Classic cheesecake with raspberries

Ingredients:

· 150 gr biscuits, crushed

· 80 gr butter, melted

· 700 gr cream cheese

· 150 gr caster sugar

· 3 eggs

· 2 teaspoons vanilla extract

· 100-150 gr raspberries, fresh

Instructions:

1. Preheat the oven at 180 C.

2. Crush the biscuits using a plastic bag and a rolling pin or a chopper/ food processor.

3. Mix the crushed biscuits with 80 gr melted butter.

4. Pour the biscuit mixture into the pan and flatten well.

5. Bake for 5 minutes.

6. After 5 minutes, remove the tray from the oven and let it rest.
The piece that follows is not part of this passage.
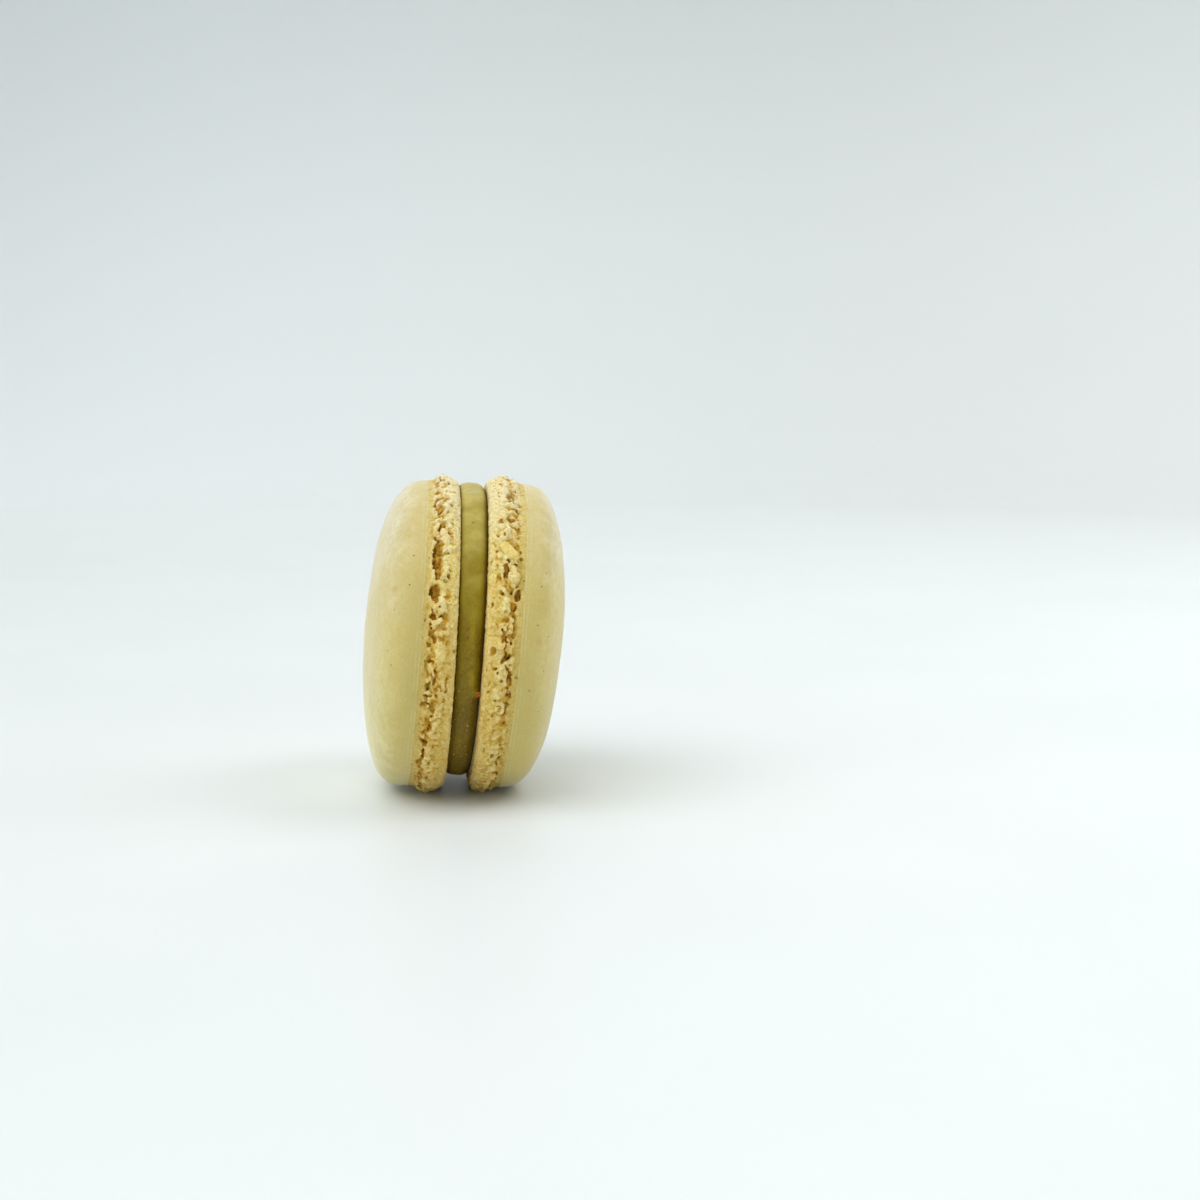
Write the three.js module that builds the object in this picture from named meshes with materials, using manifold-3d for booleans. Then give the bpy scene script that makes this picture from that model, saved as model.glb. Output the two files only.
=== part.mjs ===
// A French macaron standing on its rim: two almond-meringue shells with ruffled feet, and the
// round of ganache between them. Millimetres, +Z up. The axis of the macaron lies close to +X, and
// the feet of both shells rest on the plane z = 0, each on a small flat spot.
import * as THREE from "three";
import { mergeVertices } from "three/addons/utils/BufferGeometryUtils.js";
import Module from "manifold-3d";

const wasm = await Module();
wasm.setup();

// Driving dimensions of a shell.
const FOOT_RADIUS = 22.95; // over the foot, without its ruffles
const FOOT_HEIGHT = 3.3; // from the flat side to the crack above the foot
const BASE_EDGE_RADIUS = 21.45; // of the flat side that faces the filling
const DOME_RADIUS = 22.15; // at the crease, where the smooth dome ends
const CREASE_HEIGHT = 4.95; // from the flat side to the crease
const CREASE_LIP = 0.12; // how far the edge of the dome's skin stands out
const CRACK_DEPTH = 0.6; // of the crack between the foot and the band under the crease

// How uneven a shell is: the most that each kind of unevenness moves its surface.
const OUTLINE_SWAY = 0.1; // of the whole rim, in and out
const RUFFLE_DEPTH = 0.5; // of the foot's ruffles, in and out
const RUFFLE_SWAY = 0.3; // of the foot's ruffles, along the axis
const HOLLOW_DEPTH = 0.55; // of the hollows in the crack
const CROWN_SWAY = 0.12; // of the dome, along the axis
const CORE_RADIUS = 17; // the unevenness of the rim starts here
const RIM_RADIUS = 20; // and has its full strength from here

// Driving dimensions of the filling.
const FILLING_RADIUS = 21.4;
const FILLING_THICKNESS = 3.7;
const FILLING_BULGE = 1.5; // how far its rim stands out past its two flat sides
const FILLING_OUTLINE_SWAY = 0.3;
const FILLING_SIDE_SWAY = 0.15;
const FILLING_SEED = 53;
const JOINT_GAP = 0.3; // between the filling's solid and each shell's flat side

// How the macaron stands.
const LEAN = THREE.MathUtils.degToRad(4); // of the whole macaron, its top towards +X
const WEDGE = THREE.MathUtils.degToRad(0.2); // of each flat side against the filling
const FLAT_SPOT_DEPTH = 0.33; // how far the middle of the macaron sinks its feet into the plane
const FILLING_RISE = 0.7; // how far the filling sits above the middle of the shells
const LEFT_SHELL_DROP = 0.3; // the left shell sits this much lower than the right one

// Fineness of the solids.
const SHELL_SEGMENTS = 96;
const FILLING_SEGMENTS = 80;
const DOME_STEPS = 9;
const FOOT_STEPS = 6;
const FILLING_RIM_STEPS = 8;

const LEFT_SHELL = {
  name: "shell_left",
  side: -1,
  domeHeight: 7.5,
  domeFullness: 2.9,
  creaseTilt: THREE.MathUtils.degToRad(-0.8),
  drop: LEFT_SHELL_DROP,
  seed: 11,
};
const RIGHT_SHELL = {
  name: "shell_right",
  side: 1,
  domeHeight: 7.3,
  domeFullness: 2.7,
  creaseTilt: THREE.MathUtils.degToRad(1.35),
  drop: 0,
  seed: 29,
};

const BISCUIT = new THREE.MeshStandardMaterial({ color: 0xddd09a, roughness: 0.62, metalness: 0 });
const GANACHE = new THREE.MeshStandardMaterial({ color: 0x9c8a3c, roughness: 0.42, metalness: 0 });

// Numbers from 0 to 1 that are the same on every run.
function seededRandom(seed) {
  let state = seed;
  return () => {
    state = (state * 1664525 + 1013904223) % 4294967296;
    return state / 4294967296;
  };
}

// A smooth unevenness round the rim, between about -1 and 1: waves that fit a whole number of
// times, each with its own phase and strength.
function rimWaves(random, waveCounts) {
  const waves = waveCounts.map((count) => ({
    count,
    phase: 2 * Math.PI * random(),
    strength: (0.6 + 0.8 * random()) / waveCounts.length,
  }));
  return (angle) =>
    waves.reduce((sum, w) => sum + w.strength * Math.sin(w.count * angle + w.phase), 0);
}

// 0 below `from`, 1 above `to`, smooth between them.
const ramp = (value, from, to) => THREE.MathUtils.smoothstep(value, from, to);

// The height of the dome above its crease at a share of its radius.
const domeRise = (share, height, fullness) => height * (1 - share * share) ** (1 / fullness);

// Half the cross-section of a shell, from the middle of its flat side out over the foot, the
// crack and the crease to the crown: x is the radius and y the height above the flat side.
function shellProfile({ domeHeight, domeFullness }) {
  const foot = new THREE.SplineCurve([
    new THREE.Vector2(BASE_EDGE_RADIUS, 0),
    new THREE.Vector2(FOOT_RADIUS - 0.5, 0.55),
    new THREE.Vector2(FOOT_RADIUS, 1.7),
    new THREE.Vector2(FOOT_RADIUS - 0.25, FOOT_HEIGHT - 0.6),
    new THREE.Vector2(DOME_RADIUS - CRACK_DEPTH, FOOT_HEIGHT),
  ]).getPoints(FOOT_STEPS);
  const band = [
    new THREE.Vector2(DOME_RADIUS - 0.12, FOOT_HEIGHT + 0.35),
    new THREE.Vector2(DOME_RADIUS, CREASE_HEIGHT - 0.3),
    new THREE.Vector2(DOME_RADIUS + CREASE_LIP, CREASE_HEIGHT),
  ];
  const dome = [];
  for (let i = 1; i <= DOME_STEPS; i++) {
    const share = Math.cos((i / DOME_STEPS) * (Math.PI / 2)) ** 0.9;
    const rise = domeRise(share, domeHeight, domeFullness);
    dome.push(new THREE.Vector2(DOME_RADIUS * share, CREASE_HEIGHT + rise));
  }
  dome[dome.length - 1].x = 0;
  return [new THREE.Vector2(0, 0), ...foot, ...band, ...dome];
}

// Moves every vertex of a lathe by what `change` does to its radius, angle and height. The lathe
// turns about y, and the angle is measured from x towards z.
function reshape(geometry, change) {
  const position = geometry.getAttribute("position");
  for (let i = 0; i < position.count; i++) {
    const radius = Math.hypot(position.getX(i), position.getZ(i));
    const angle = Math.atan2(position.getZ(i), position.getX(i));
    const made = change(radius, angle, position.getY(i));
    position.setXYZ(i, made.radius * Math.cos(angle), made.height, made.radius * Math.sin(angle));
  }
}

// The geometry with only positions, its shared vertices merged.
function closed(geometry) {
  geometry.deleteAttribute("normal");
  geometry.deleteAttribute("uv");
  return mergeVertices(geometry, 1e-4);
}

// One shell: flat side at y = 0, crown towards +y. The ruffles swell and pinch the foot, the
// crack deepens into hollows, and the crease is tilted a little against the flat side.
function shellGeometry(shell) {
  const random = seededRandom(shell.seed);
  const outline = rimWaves(random, [2, 3, 5]);
  const ruffles = rimWaves(random, [13, 19, 27, 38]);
  const ledge = rimWaves(random, [11, 17, 31]);
  const hollows = rimWaves(random, [16, 23, 37]);
  const crown = rimWaves(random, [1, 2, 3]);
  const geometry = new THREE.LatheGeometry(shellProfile(shell), SHELL_SEGMENTS);
  reshape(geometry, (radius, angle, height) => {
    const onRim = ramp(radius, CORE_RADIUS, RIM_RADIUS);
    const onFoot = ramp(height, 0.1, 1) * (1 - ramp(height, FOOT_HEIGHT - 0.7, FOOT_HEIGHT));
    const aboveFoot = ramp(height, FOOT_HEIGHT - 0.8, FOOT_HEIGHT);
    const inCrack = aboveFoot * (1 - ramp(height, FOOT_HEIGHT, FOOT_HEIGHT + 0.7));
    const onDome = ramp(height, CREASE_HEIGHT, CREASE_HEIGHT + 4);
    const tilt = Math.tan(shell.creaseTilt) * radius * Math.sin(angle);
    const ruffle = RUFFLE_DEPTH * onFoot * ruffles(angle);
    const hollow = HOLLOW_DEPTH * inCrack * hollows(angle);
    return {
      radius: radius + onRim * (OUTLINE_SWAY * outline(angle) + ruffle + hollow),
      height:
        height +
        Math.min(height / CREASE_HEIGHT, 1) * tilt +
        onRim * onFoot * RUFFLE_SWAY * ledge(angle) +
        onDome * CROWN_SWAY * crown(angle) * (radius / DOME_RADIUS),
    };
  });
  return closed(geometry);
}

// The round of ganache, its thickness along y. Its rim bulges, and it is a little uneven all round.
function fillingGeometry() {
  const half = FILLING_THICKNESS / 2 - JOINT_GAP;
  const rim = [];
  for (let i = 0; i <= FILLING_RIM_STEPS; i++) {
    const turn = (i / FILLING_RIM_STEPS - 0.5) * Math.PI;
    const out = Math.cos(turn) ** 0.8;
    rim.push(new THREE.Vector2(FILLING_RADIUS - FILLING_BULGE * (1 - out), half * Math.sin(turn)));
  }
  const profile = [new THREE.Vector2(0, -half), ...rim, new THREE.Vector2(0, half)];
  const random = seededRandom(FILLING_SEED);
  const outline = rimWaves(random, [3, 5, 8, 13]);
  const sway = rimWaves(random, [3, 4, 7]);
  const geometry = new THREE.LatheGeometry(profile, FILLING_SEGMENTS);
  reshape(geometry, (radius, angle, height) => {
    const onRim = ramp(radius, CORE_RADIUS, RIM_RADIUS);
    const inMiddle = 1 - (height / half) ** 2;
    return {
      radius: radius + onRim * FILLING_OUTLINE_SWAY * outline(angle),
      height: height + onRim * inMiddle * FILLING_SIDE_SWAY * sway(angle),
    };
  });
  return closed(geometry);
}

function solidOf(geometry) {
  const mesh = new wasm.Mesh({
    numProp: 3,
    vertProperties: geometry.getAttribute("position").array,
    triVerts: new Uint32Array(geometry.index.array),
  });
  return new wasm.Manifold(mesh);
}

function geometryOf(solid) {
  const { vertProperties, triVerts } = solid.getMesh();
  return new THREE.BufferGeometry()
    .setAttribute("position", new THREE.BufferAttribute(vertProperties, 3))
    .setIndex(new THREE.BufferAttribute(triVerts, 1));
}

// Takes off what reaches below the resting plane, which leaves a flat spot on it.
function restOnPlane(geometry) {
  const depth = 10;
  const width = 5 * FOOT_RADIUS;
  const below = new THREE.BoxGeometry(width, width, depth).translate(0, 0, -depth / 2);
  return geometryOf(solidOf(geometry).subtract(solidOf(closed(below))));
}

// Where each piece goes: the lathe's axis is turned from +y to +x or -x, the piece is moved along
// it and down, and then the whole macaron leans about its own centre and is lifted.
function placement(side, along, drop, wedge) {
  const turn = new THREE.Matrix4().makeRotationZ((-side * Math.PI) / 2);
  const tip = new THREE.Matrix4().makeRotationY(wedge);
  const move = new THREE.Matrix4().makeTranslation(side * along, 0, -drop);
  const lean = new THREE.Matrix4().makeRotationY(LEAN);
  const lift = new THREE.Matrix4().makeTranslation(0, 0, FOOT_RADIUS - FLAT_SPOT_DEPTH);
  return lift.multiply(lean).multiply(move).multiply(tip).multiply(turn);
}

function shellMesh(shell) {
  const along = FILLING_THICKNESS / 2;
  const place = placement(shell.side, along, shell.drop, shell.side * WEDGE);
  const mesh = new THREE.Mesh(restOnPlane(shellGeometry(shell).applyMatrix4(place)), BISCUIT);
  mesh.name = shell.name;
  return mesh;
}

function fillingMesh() {
  const place = placement(1, 0, -FILLING_RISE, 0);
  const mesh = new THREE.Mesh(fillingGeometry().applyMatrix4(place), GANACHE);
  mesh.name = "filling";
  return mesh;
}

// The origin is under the middle of the macaron's box, on the resting plane.
function centred(group) {
  const box = new THREE.Box3().setFromObject(group);
  const middle = box.getCenter(new THREE.Vector3());
  group.position.set(-middle.x, -middle.y, 0);
  return group;
}

const macaron = new THREE.Group();
macaron.name = "macaron";
macaron.add(shellMesh(LEFT_SHELL), fillingMesh(), shellMesh(RIGHT_SHELL));

export default centred(macaron);
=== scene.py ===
"""The looks of a french macaron that stands on its rim.

Each shell is two pieces: the foot, a crumbly ring meshed from a volume, and the smooth dome with
the core under it. The filling is a grid round its rim. The loose crumbs, an almond bit in the right
foot and a burnt flake at the filling are pieces of their own. Sizes are in millimetres until a mesh
is made. A shell has coordinates of its own: up and front lie in its flat side, and height runs from
the flat side to the crown. Angles go round the rim from the top towards the front.
"""
import math
from dataclasses import dataclass, replace

import bmesh
import bpy
import numpy as np
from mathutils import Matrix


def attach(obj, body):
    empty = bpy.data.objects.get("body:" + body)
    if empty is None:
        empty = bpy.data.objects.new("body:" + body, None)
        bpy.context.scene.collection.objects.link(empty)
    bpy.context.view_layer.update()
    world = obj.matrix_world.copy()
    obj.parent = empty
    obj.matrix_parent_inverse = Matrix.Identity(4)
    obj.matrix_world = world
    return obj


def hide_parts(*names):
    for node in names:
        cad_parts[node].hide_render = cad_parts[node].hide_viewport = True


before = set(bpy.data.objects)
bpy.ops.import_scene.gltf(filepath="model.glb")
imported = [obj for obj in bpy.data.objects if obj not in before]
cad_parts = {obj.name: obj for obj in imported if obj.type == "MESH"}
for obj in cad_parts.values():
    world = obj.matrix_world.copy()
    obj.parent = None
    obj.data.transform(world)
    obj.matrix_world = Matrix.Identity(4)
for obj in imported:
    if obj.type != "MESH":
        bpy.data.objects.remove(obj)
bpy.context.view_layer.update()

import openvdb
from mathutils import Euler, Matrix, Vector

MM = 0.001

# Driving dimensions of a shell, as in the CAD part.
FOOT_RADIUS = 22.95
DOME_RADIUS = 22.15
CREASE_HEIGHT = 4.95
FILLING_RADIUS = 21.3
FILLING_RISE = 0.7

# The outline of the rim from the flat side up to the crease: heights, and the radius at each.
HULL_HEIGHTS = (0.0, 0.1, 0.4, 0.9, 1.6, 2.4, 3.0, 3.5, 4.1, CREASE_HEIGHT)
HULL_RADII = (21.6, 21.95, 22.3, 22.6, 22.8, FOOT_RADIUS, 22.8, 22.45, 22.2, 22.15)

# The volume that the foot is meshed from.
VOXEL = 0.125
BLOCK_REACH = 24.0
BLOCK_LOW = -0.5
BLOCK_HIGH = 5.375
RING_INNER_RADIUS = 20.3
RING_TOP = 5.0
FAR = 0.5  # no distance in the volume is kept beyond this
CAVE_CEILING = 4.4  # the level that no cave goes beyond, about
CAVE_FLOOR = 21.1  # the radius that no cave goes below, about
LUMP_BLEND = 0.12  # how far the edge between the rim and a lump is rounded over
PLACED_LUMP_BLEND = 0.1
CAVE_BLEND = 0.05
SMALL_CAVE_BLEND = 0.04
WARP = 1.3  # how much the noise on the rim is bent out of shape
MESH_ADAPTIVITY = 0.012  # how far flat places may be meshed with larger triangles
FOOT_TRIANGLES = 190000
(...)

7. In a mixing bowl, add the cream cheese and the sugar. Mix until incorporated.

8. Then, one at a time, add the eggs and mix well.

9. Add vanilla extract and raspberries. Fold gently with a spatula to incorporate.

10. Pour the cream cheese mixture into the pan. Place the pan onto another bigger tray. Add some boiling water in the bigger tray to prevent the cheesecake from cracking while baking.

11. Bake for minimum one hour at medium-low heat.

12. After baking, let it cool completely at room temperature.

13. Refrigerate for a few hours at least or (recommended) overnight.